Supported Gateway Topologies
hybrid db-less traditional
Supported Konnect Deployments
hybrid cloud-gateways serverless
Compatible Protocols
grpc grpcs http https tcp tls tls_passthrough udp ws wss

The Session plugin can be used to manage browser sessions for APIs proxied through the Kong Gateway. It provides configuration and management for session data storage, encryption, renewal, expiry, and sending browser cookies. It is built using lua-resty-session.

How the Session plugin works

The Session plugin can be configured globally or with an entity (for example, a Gateway Service or a Route) and is always used in conjunction with another Kong Gateway authentication plugin. This plugin is intended to work similarly to the multiple authentication setup.

When the Session plugin is enabled in conjunction with an authentication plugin, it runs before credential verification. If no session is found, then the authentication plugin runs again and credentials are checked normally. If the credential verification is successful, then the Session plugin creates a new session to use for subsequent requests.

When a new request comes in and a session is already present, then the Session plugin attaches the ngx.ctx variables to let the authentication plugin know that authentication has already occurred via session validation. As this configuration is a logical OR scenario and you likely want to forbid anonymous access, you should configure the Request Termination plugin on an anonymous Consumer. If not configured, unauthorized requests will be allowed through. For more information, see multiple authentication and learn how to prevent unauthorized access in a multi-auth scenario.

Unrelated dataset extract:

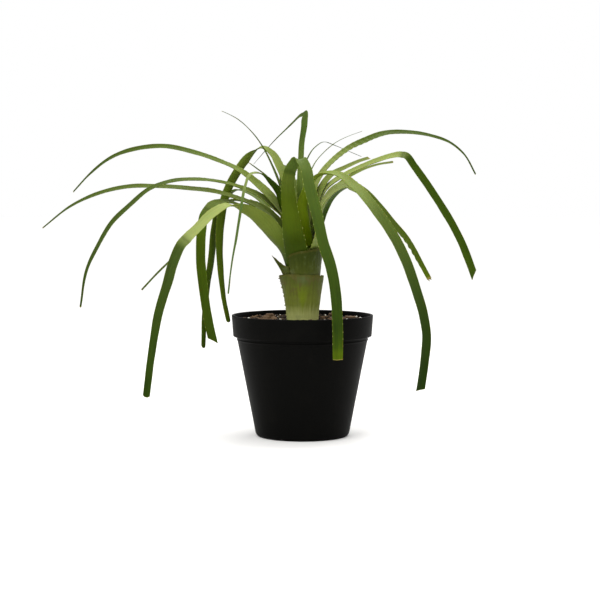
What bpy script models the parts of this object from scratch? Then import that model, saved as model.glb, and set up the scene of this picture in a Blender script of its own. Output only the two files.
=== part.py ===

Default Session plugin settings

By default, the Session plugin favors security using a Secure, HTTPOnly, and Samesite=Strict cookie. config.cookie_domain is automatically set using the Nginx variable host, but can be overridden.

Session data storage

The session data can be stored in the cookie itself (encrypted) by setting config.storage to cookie, or inside Kong Gateway by setting storage to kong. The session data stores these context variables:

ngx.ctx.authenticated_consumer.id
ngx.ctx.authenticated_credential.id
ngx.ctx.authenticated_groups

The plugin also sets a ngx.ctx.authenticated_session for communication between the access and header_filter phases in the plugin.

Authenticated groups

Authenticated groups from other authentication plugins are stored in ngx.ctx.authenticated_groups. The Session plugin will store authenticated groups in the data of the current session. Since the Session plugin runs before authentication plugins, it also sets associated authenticated_groups headers.

Kong Gateway storage adapter

When storage is set to kong, the Session plugin extends the functionality of lua-resty-session with its own session data storage adapter. This stores encrypted session data into the current database strategy, and the cookie doesn’t contain any session data.

Data stored in the database is encrypted, and the cookie contains only the session ID, expiration time, and HMAC signature. Sessions use the built-in Kong Gateway DAO ttl mechanism that destroys sessions after the specified rolling_timeout unless renewal occurs during normal browser activity. You can log out of the application via a XHR request (or something similar) to manually handle the redirects.

Logging out

It is typical to provide users the ability to log out (as in, to manually destroy) their current session. Logging out is possible with either query parameters or POST parameters in the request URL. The config.logout_methods allows the plugin to limit logging out based on the HTTP verb. When config.logout_query_arg is set, it checks the presence of the URL query parameter specified. Likewise, when config.logout_post_arg is set, it checks for the presence of the specified variable in the request body.

When there’s a session present and the incoming request is a logout request, the Session plugin returns a 200 before continuing in the plugin run loop, and the request doesn’t continue to the upstream.

Known limitations

Due to limitations of OpenResty, the header_filter phase can’t connect to the database. This poses a problem for initial retrieval of a cookie (fresh session). There is a small window of time where the cookie is sent to client, but the database insert hasn’t been committed yet because the database call is in a ngx.timer thread.

The workaround for this issue is to wait for some interval of time (~100-500ms) after Set-Cookie header is sent to the client before making subsequent requests. This is not a problem during session renewal period, as renewal happens in the access phase.